The Workers' Cottage and Lock House were projects that were led by Dr. Walter B. Barbe.
Page 3 of 3 - "We will succeed best if we all succeed together," Asselstine added. With each of these facets taken as a whole, Asselstine said, the Dorflinger story makes White Mills a destination where visitors could spend a half a day exploring.
"We need to do that if we're all going to survive," he said.
Dorflinger Suydam Wildlife Sanctuary was established in 1980.
Further enriching the visitors' experience is a separate project a short drive down the road, the D&H Canal Park being developed by the Wayne County Historical Society. The opening of that park is scheduled August 24th. Asselstine said that this project helps as well. Dorflinger Glass Company made use of the canal, and later the railroad to ship their product.
--- Free admission
How much will it cost the visitor? The Dorflinger cutting shop museum and office building are free to visit and tour, Asselstine said. He is not operating it as a non-profit corporation or opening it as a business.

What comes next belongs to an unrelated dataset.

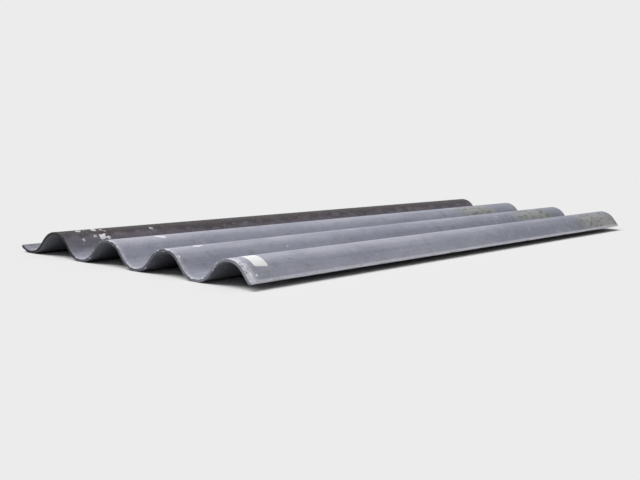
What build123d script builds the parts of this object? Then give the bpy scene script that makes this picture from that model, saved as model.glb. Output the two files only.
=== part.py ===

He hopes that visitors will want to learn more and visit the Dorflinger Glass Museum on top the hill. He said visitors will be encouraged to see the museum and Sanctuary grounds, which also feature a gift shop, hiking trails and the Wildflower Music Festival, as well as memberships. The ticket price for the Dorflinger Glass Museum, in turn, will grow in value as visitors there will be welcome to explore the cutting shop and see where and how the fine cut glass was made.
Currently, the cutting shop and office building are open Thursday, Friday, Saturday and Monday from 10 a.m. to 4 p.m., and on Sunday from 1 to 4 p.m. They are closed on Tuesdays and Wednesdays. Work is in progress on the third floor; visitors are welcome to return and follow the progress. A grand opening is being planned. A web site is being developed.